— Start of Rows —

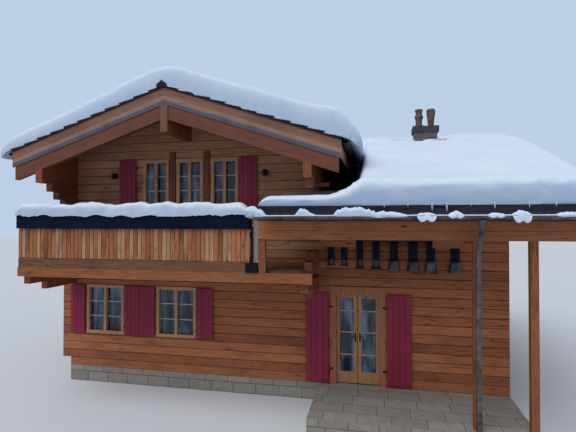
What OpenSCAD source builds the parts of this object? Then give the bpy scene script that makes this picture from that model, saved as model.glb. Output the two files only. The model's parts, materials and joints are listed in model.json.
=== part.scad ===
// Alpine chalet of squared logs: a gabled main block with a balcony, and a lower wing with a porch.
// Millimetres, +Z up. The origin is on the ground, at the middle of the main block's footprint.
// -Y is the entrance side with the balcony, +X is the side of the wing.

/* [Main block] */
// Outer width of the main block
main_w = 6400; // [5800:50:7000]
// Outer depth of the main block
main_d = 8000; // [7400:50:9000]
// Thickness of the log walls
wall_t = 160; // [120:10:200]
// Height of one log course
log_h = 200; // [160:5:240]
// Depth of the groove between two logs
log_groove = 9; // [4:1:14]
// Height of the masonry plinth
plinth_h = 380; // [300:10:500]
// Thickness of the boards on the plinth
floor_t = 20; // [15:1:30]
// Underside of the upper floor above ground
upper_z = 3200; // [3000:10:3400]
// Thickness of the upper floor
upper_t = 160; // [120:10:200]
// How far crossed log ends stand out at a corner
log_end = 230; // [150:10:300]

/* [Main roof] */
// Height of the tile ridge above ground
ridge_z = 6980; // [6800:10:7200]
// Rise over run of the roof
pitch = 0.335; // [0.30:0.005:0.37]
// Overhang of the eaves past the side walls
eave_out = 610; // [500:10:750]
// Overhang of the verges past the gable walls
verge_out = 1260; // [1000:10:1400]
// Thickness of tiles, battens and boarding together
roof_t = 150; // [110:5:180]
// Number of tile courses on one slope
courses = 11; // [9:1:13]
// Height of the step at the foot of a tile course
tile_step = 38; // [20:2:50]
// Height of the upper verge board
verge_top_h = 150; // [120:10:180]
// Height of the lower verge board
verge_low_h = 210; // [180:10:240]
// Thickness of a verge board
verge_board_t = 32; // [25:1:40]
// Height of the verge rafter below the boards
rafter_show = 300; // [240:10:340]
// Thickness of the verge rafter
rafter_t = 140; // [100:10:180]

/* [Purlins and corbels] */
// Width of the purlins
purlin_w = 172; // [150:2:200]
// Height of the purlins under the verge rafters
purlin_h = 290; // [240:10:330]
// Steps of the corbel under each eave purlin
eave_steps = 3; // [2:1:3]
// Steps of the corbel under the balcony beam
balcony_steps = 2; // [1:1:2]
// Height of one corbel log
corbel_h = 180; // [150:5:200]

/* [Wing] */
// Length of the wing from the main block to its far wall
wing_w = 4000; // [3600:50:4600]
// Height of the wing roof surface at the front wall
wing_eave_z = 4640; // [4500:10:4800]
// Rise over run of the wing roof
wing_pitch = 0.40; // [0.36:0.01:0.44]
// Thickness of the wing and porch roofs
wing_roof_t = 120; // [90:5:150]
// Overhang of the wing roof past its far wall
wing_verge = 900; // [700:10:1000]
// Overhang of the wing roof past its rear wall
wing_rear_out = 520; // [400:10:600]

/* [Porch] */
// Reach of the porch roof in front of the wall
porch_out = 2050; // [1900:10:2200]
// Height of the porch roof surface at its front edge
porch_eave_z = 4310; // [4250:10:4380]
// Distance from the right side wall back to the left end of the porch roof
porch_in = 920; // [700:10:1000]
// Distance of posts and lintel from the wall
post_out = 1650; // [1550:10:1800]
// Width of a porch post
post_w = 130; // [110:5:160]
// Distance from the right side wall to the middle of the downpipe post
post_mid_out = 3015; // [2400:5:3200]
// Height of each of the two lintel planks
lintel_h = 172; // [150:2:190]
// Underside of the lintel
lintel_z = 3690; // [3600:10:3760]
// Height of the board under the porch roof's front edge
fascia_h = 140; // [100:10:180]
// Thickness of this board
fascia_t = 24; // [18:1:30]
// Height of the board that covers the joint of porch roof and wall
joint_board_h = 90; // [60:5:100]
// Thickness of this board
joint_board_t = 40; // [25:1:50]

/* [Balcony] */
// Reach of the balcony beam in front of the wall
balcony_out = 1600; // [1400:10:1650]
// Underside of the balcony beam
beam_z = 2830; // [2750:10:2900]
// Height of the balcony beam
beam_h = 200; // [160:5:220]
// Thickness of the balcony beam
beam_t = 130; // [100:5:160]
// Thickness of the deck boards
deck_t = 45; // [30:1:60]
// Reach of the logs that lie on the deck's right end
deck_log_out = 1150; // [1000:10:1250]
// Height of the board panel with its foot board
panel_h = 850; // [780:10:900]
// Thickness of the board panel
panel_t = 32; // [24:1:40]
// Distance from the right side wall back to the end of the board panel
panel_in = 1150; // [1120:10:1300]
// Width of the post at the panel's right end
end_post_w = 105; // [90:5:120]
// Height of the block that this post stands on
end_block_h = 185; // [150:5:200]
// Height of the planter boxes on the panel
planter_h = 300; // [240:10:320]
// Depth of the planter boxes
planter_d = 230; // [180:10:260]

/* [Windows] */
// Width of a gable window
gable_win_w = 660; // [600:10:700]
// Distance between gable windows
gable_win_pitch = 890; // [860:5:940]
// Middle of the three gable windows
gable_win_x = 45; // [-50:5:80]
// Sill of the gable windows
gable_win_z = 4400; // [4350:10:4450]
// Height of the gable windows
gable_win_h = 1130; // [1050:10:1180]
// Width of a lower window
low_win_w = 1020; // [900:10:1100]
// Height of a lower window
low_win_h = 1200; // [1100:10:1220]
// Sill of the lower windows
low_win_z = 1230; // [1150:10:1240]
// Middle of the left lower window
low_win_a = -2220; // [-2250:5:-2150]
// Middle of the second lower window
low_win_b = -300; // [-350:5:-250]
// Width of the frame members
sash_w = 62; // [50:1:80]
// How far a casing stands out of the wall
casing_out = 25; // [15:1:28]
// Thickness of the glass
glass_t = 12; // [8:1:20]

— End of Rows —
— Start of Rows —

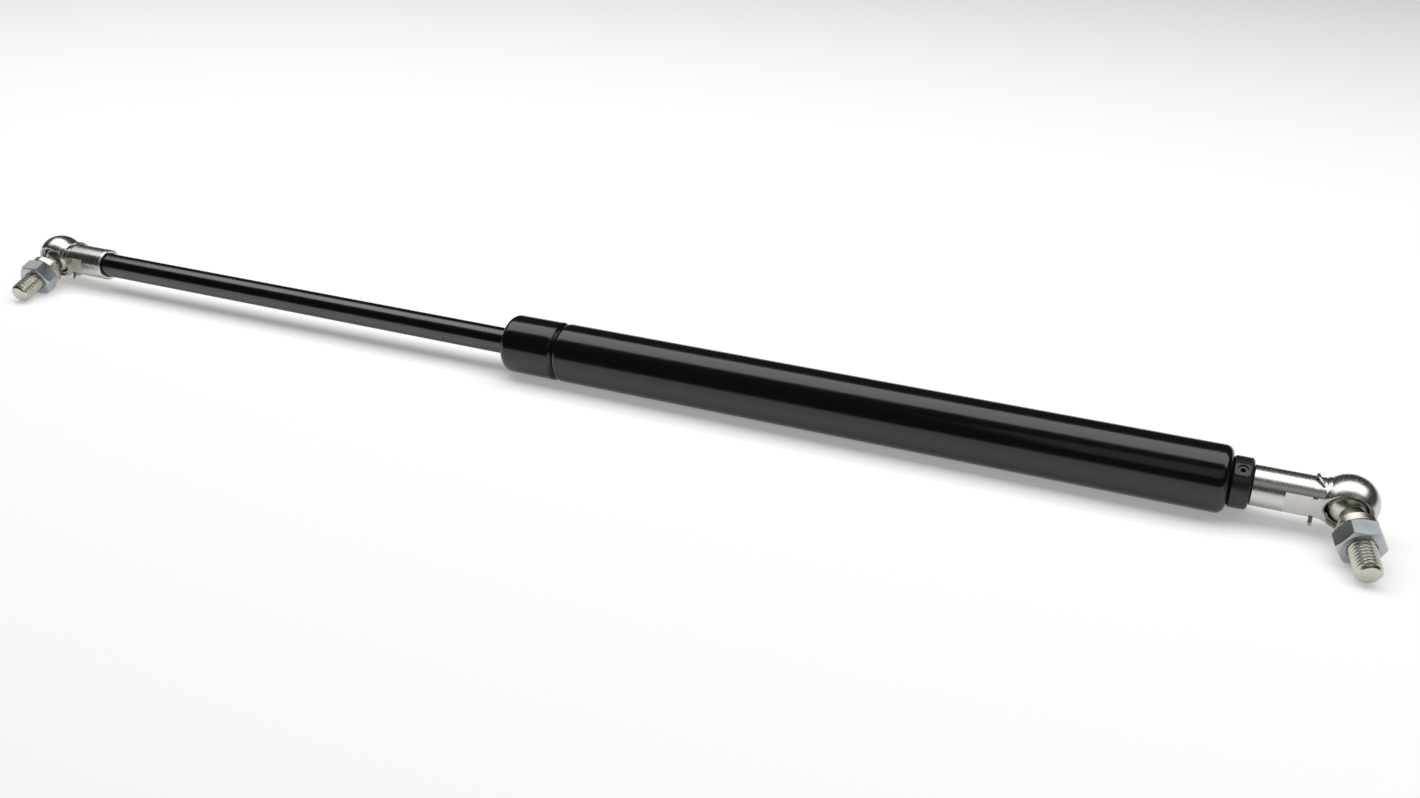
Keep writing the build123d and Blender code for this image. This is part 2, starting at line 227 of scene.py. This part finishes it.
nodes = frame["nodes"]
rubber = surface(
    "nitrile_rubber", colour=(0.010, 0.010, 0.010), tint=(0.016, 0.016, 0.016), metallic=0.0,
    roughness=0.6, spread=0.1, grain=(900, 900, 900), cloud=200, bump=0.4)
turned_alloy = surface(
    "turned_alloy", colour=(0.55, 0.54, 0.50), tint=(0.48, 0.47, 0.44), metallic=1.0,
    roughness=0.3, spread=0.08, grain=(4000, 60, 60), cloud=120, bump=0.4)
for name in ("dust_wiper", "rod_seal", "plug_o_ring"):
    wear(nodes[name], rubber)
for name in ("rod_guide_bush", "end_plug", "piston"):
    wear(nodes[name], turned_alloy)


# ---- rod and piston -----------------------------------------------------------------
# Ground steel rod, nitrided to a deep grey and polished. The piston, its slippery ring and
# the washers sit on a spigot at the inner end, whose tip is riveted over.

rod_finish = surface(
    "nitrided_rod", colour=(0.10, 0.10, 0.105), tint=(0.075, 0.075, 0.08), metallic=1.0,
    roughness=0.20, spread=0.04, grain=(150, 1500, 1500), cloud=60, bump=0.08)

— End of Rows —

**What is asked:** In the listing above, find the line with "What OpenSCAD source" and the line with "log_end = 230; // [150:10:300]". Output those two lines and every line between them, exactly as written.

**Response for this exercise:**
What OpenSCAD source builds the parts of this object? Then give the bpy scene script that makes this picture from that model, saved as model.glb. Output the two files only. The model's parts, materials and joints are listed in model.json.
=== part.scad ===
// Alpine chalet of squared logs: a gabled main block with a balcony, and a lower wing with a porch.
// Millimetres, +Z up. The origin is on the ground, at the middle of the main block's footprint.
// -Y is the entrance side with the balcony, +X is the side of the wing.

/* [Main block] */
// Outer width of the main block
main_w = 6400; // [5800:50:7000]
// Outer depth of the main block
main_d = 8000; // [7400:50:9000]
// Thickness of the log walls
wall_t = 160; // [120:10:200]
// Height of one log course
log_h = 200; // [160:5:240]
// Depth of the groove between two logs
log_groove = 9; // [4:1:14]
// Height of the masonry plinth
plinth_h = 380; // [300:10:500]
// Thickness of the boards on the plinth
floor_t = 20; // [15:1:30]
// Underside of the upper floor above ground
upper_z = 3200; // [3000:10:3400]
// Thickness of the upper floor
upper_t = 160; // [120:10:200]
// How far crossed log ends stand out at a corner
log_end = 230; // [150:10:300]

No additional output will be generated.